To recreate the feel of the rum shops back home, Prime enlisted the help of his sister, Jeanine Prime, who partnered with him to open Cane. Jeanine, who holds a Ph.D. in social psychology as well as an MBA, remembers watching Julia Child on TV with her brother and their mother.

“It’s been a dream for a long time to open this thing,” she says. “Maybe back in 2006 we were kind of dreaming about going into business together.”

Distressed wood lining the bottom of the bar, in the host stand, and in the painted shutters on the wall help mimic the vibe of lean-tos serving rum on the beach. More polished wood — on the seats of chairs, on the floors, in tabletops and banquettes — reinforces the feeling.

The showpiece is a textured white wall that’s made out of a composite formed from recycled sugar cane.

Jeanine Prime says she’s most excited to eat her brother’s oxtails, a staple from their childhood. Peter Prime has had to coach his butcher to cut them the right way so every customer gets a tiny, exposed pocket of bone marrow. Another dish she’s looking forward to eating is the pepper pot, a rich stew that has both pork and cow heel.

“Pepper pot we have every Christmas for breakfast actually, a bowl of meat,” she says while laughing.

Both siblings say they were never excited about cooking home food when they were younger. They didn’t appreciate it until it wasn’t a regular part of their lives anymore.

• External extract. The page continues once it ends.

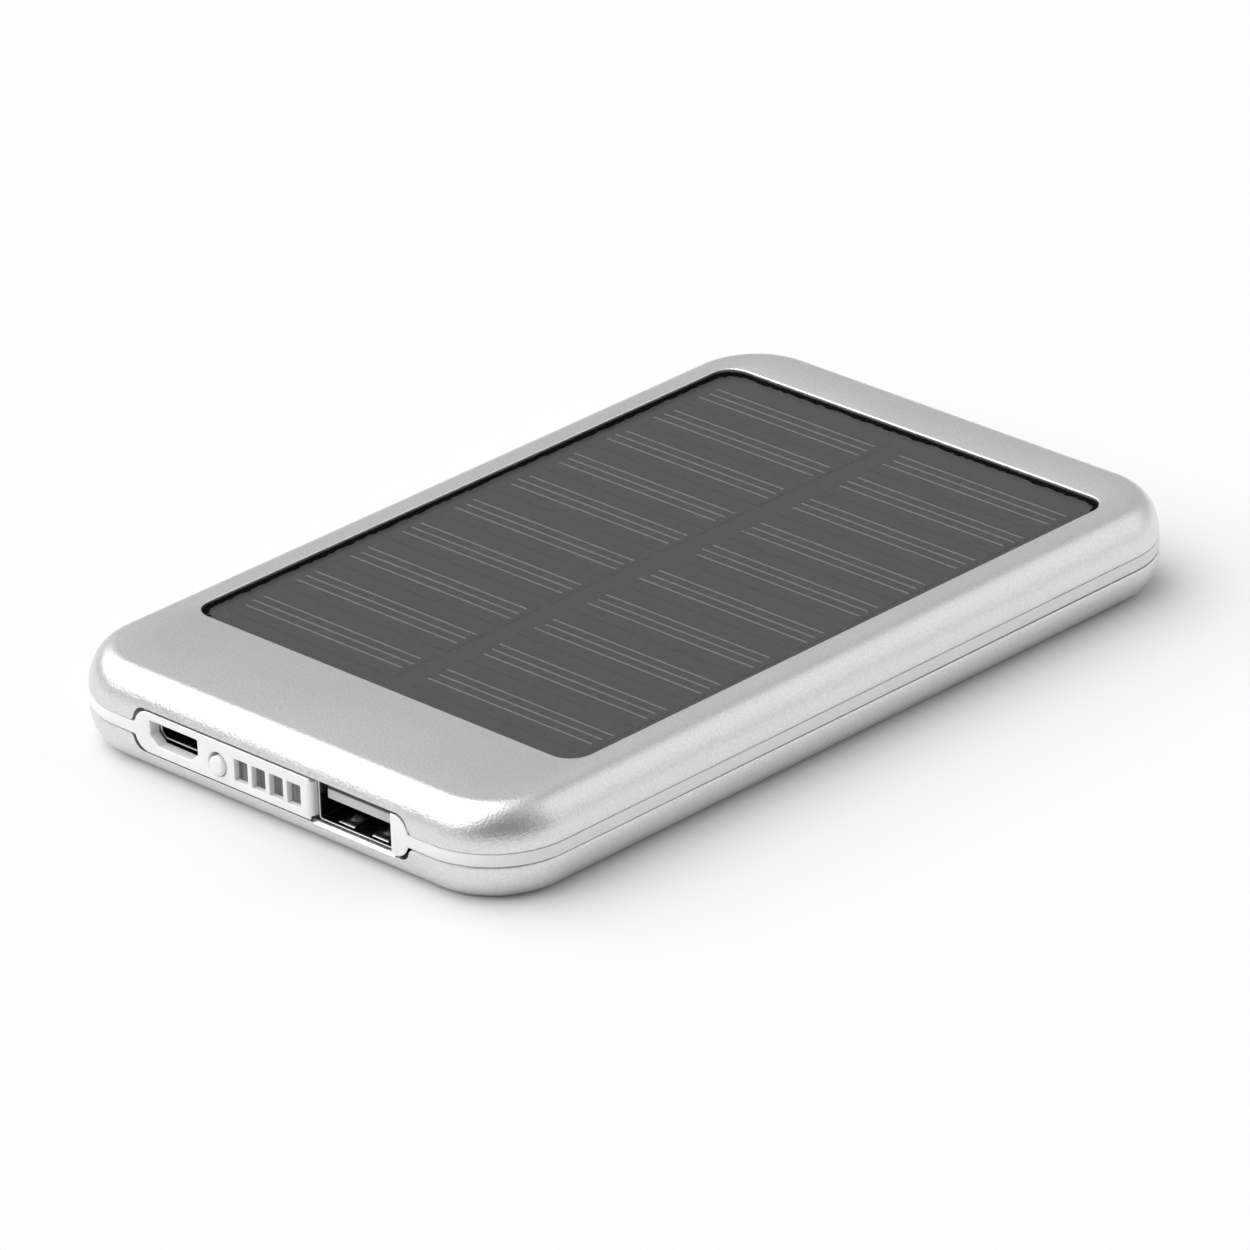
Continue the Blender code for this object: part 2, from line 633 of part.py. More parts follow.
def power_button():
    """A cap held behind the port plate by its flange, and the switch that it presses."""
    centre = (BUTTON_X, BUTTON_Z)
    face = FRONT - BUTTON_PROUD
    flange = FRONT + PLATE_DEPTH + 0.1
    stem_end = FRONT + 4.4
    profile = [(face, 0.6), (face + 0.05, 0.88), (face + 0.16, BUTTON_R - 0.1), (face + 0.34, BUTTON_R),
               (flange, BUTTON_R), (flange, FLANGE_R), (flange + 0.6, FLANGE_R),
               (flange + 0.6, STEM_R), (stem_end, STEM_R)]
    turned("button_cap", profile, centre, "y", "frame_plastic", 28)
    switch_front = FRONT + 4.9
    on = BOARD_Z[1] + MOUNT_GAP
    body = block("switch_body", (BUTTON_X - 1.8, switch_front, on),
                 (BUTTON_X + 1.8, switch_front + 2.4, on + 2.6), "black_plastic", 0.15)
    cut(body, prism("bore_tool", circle(0.6, centre, 16), "y", switch_front - 1, switch_front + 1.2, "steel"))
    turned("switch_plunger", [(stem_end + 0.02, 0.43), (stem_end + 0.12, 0.5), (switch_front + 0.7, 0.5)],
           centre, "y", "black_plastic", 16)


def charge_lights():
    """Four lights on the board and one clear comb that carries them to the port plate."""
    on = BOARD_Z[1] + MOUNT_GAP
    for number, x in enumerate(led_middles(), 1):
        block(f"charge_led_{number}", (x - 0.9, FRONT + 4.3, on), (x + 0.9, FRONT + 5.3, on + 1.7),
              "led_body", 0.12)
    half = LED_SLOT[0] / 2 - 0.06
    bar = (FRONT + PLATE_DEPTH + 0.1, FRONT + 3.75)
    middles = led_middles()
    comb = [(middles[-1] + half, bar[1]), (middles[0] - half, bar[1])]
    for x in middles:
        comb += [(x - half, bar[0]), (x - half, FRONT + LED_SETBACK), (x + half, FRONT + LED_SETBACK),
                 (x + half, bar[0])]
    comb = [comb[0], comb[1], *comb[3:-1]]
    half_z = LED_SLOT[1] / 2 - 0.06
    prism("light_guide", comb, "z", LED_Z - half_z, LED_Z + half_z, "lens_plastic")


def leads():
    """Battery leads to the board, and panel leads down from the solar board."""
    on = BOARD_Z[1] + 0.55
    under = panel_levels()["board"][0] - 0.05
    for x, pole in ((-9.0, "black_wire"), (-5.5, "red_wire")):
        name = "battery_lead_" + pole.split("_")[0]
        points = [(x, -37.6, 5.95), (x, -39.6, 6.5), (x - 0.5, -41.2, 5.7), (x - 0.8, -42.4, on),
                  (x - 0.8, -43.6, on)]
        tube(name, smooth_path(points, 16), 0.45, pole)
    for x, pole in ((-27.0, "black_wire"), (-24.0, "red_wire")):
        name = "solar_lead_" + pole.split("_")[0]
        points = [(x, -39.0, under - 0.45), (x, -40.6, under - 0.9), (x, -41.6, 7.0), (x, -41.9, 5.5),
                  (x, -42.6, on), (x, -43.8, on)]
        tube(name, smooth_path(points, 18), 0.4, pole)


def build():
    clear_scene()
    bottom_cover()
    mid_frame()
    top_cover()
    solar_panel()
    battery()
    main_board()
    usb_a()
    micro_usb()
    power_button()
    charge_lights()
    leads()


build()
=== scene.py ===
"""Looks of the solar phone charger: fine shells, port details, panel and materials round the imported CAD."""

import json
from math import cos, pi, radians, sin
from random import Random

import bmesh
import bpy
from mathutils import Matrix, Vector


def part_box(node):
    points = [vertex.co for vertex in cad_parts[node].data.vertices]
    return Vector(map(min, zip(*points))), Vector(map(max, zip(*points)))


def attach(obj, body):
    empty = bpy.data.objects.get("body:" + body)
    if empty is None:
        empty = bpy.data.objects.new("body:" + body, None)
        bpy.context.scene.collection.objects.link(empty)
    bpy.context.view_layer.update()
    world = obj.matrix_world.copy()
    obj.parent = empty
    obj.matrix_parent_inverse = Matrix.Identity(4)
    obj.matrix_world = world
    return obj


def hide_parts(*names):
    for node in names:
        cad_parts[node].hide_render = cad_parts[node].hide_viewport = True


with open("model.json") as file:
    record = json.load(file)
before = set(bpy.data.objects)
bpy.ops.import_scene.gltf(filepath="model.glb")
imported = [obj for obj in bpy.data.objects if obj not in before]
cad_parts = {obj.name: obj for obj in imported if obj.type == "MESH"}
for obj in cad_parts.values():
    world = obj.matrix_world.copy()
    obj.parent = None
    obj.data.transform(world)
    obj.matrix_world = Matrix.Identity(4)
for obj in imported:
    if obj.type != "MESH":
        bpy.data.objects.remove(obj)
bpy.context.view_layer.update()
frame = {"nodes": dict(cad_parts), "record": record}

MM = 0.001

# The case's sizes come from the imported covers. The rest repeats the design's own sizes, in millimetres.
# A pair named _Z is a lowest and highest height, and one named _X a left and right side.
CASE_LOW, CASE_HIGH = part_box("bottom_cover")[0] / MM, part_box("top_cover")[1] / MM
BODY_W = CASE_HIGH.x - CASE_LOW.x
BODY_L = CASE_HIGH.y - CASE_LOW.y
BODY_T = CASE_HIGH.z - CASE_LOW.z
FRONT = CASE_LOW.y
PLAN_R = 10.6
CORNER_STEPS = 26
TOP_ROUND = (3.5, 5.0)           # across and up, over the top cover's outer edge
BOTTOM_ROUND = (3.2, 4.3)
WALL = 1.4
SKIN = 1.3
TOP_INSIDE = (3.2, 6.55)         # inset where the curved inner wall ends, and height where it starts
BOTTOM_INSIDE = (4.2, 4.6)       # inset where it starts, and height where it ends
BAND_Z = (4.85, 6.42)
PARTING_GAP = 0.05
GAP_OPENS = 0.2                  # how much wider the lower gap is at the rear right
GAP_FROM = 8.0
EDGE_BREAK = 0.14
EDGE_SOFT = EDGE_BREAK * 0.3
LIP_INSET = (1.8, 2.8)
LIP_Z = (3.4, 7.9)

WINDOW_W = 62.1
WINDOW_L = 91.2
WINDOW_Y = 4.07
WINDOW_R = 3.0
WINDOW_CHAMFER = 0.18
WINDOW_LIP = 0.5
PANEL_OVERLAP = (2.9, 3.0)       # how much wider and longer than the window the panel is
PANEL_SLACK = 0.25
PANEL_R = 2.5

PORT_MIDDLE = -0.08
PLATE_HALF = 22.3
PLATE_Z = (3.15, 8.31)
PLATE_R = 2.3
PLATE_DEPTH = LIP_INSET[1]
PLATE_EDGE = 0.12
SHADOW_GAP = 0.45
NOTCH_HALF = 22.4
NOTCH_Z = (2.95, 8.5)
NOTCH_R = 1.5
NOTCH_R_BY_USB = 2.1
NOTCH_FLARE = 0.8
NOTCH_DEPTH = 3.2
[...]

Peter Prime says his path of coming full circle may feel a little cliche. But once he started experimenting with Caribbean food, it had a powerful impact on him. It made him remember where he came from, how he was shocked when he was scolded by a culinary school instructor for dousing a roasted chicken with black pepper because he was raised to love spice.

“The light kind of flickered and came on, and it was just like, this is what I do,” Prime says. “This is how you bring soul to your food.”

At a time when Washington is seeing an influx of island food through the prism of white vacationers — recent openings include the island-hopping Coconut Club in Union Market and Tiki TNT at the Wharf — Cane’s Afro-Caribbean chef authors a love letter to the daily sustenance of the diverse people of Trinidad.

Prime doesn’t have a chip on his shoulder anymore. He’s not trying to show every French technique in his arsenal. He’s just trying to put his story on a plate.

“In a place like D.C. with so much going on in the food scene, I feel like for your contribution to be relevant, it has to be from somewhere real,” he says, “somewhere you can bring a unique perspective.”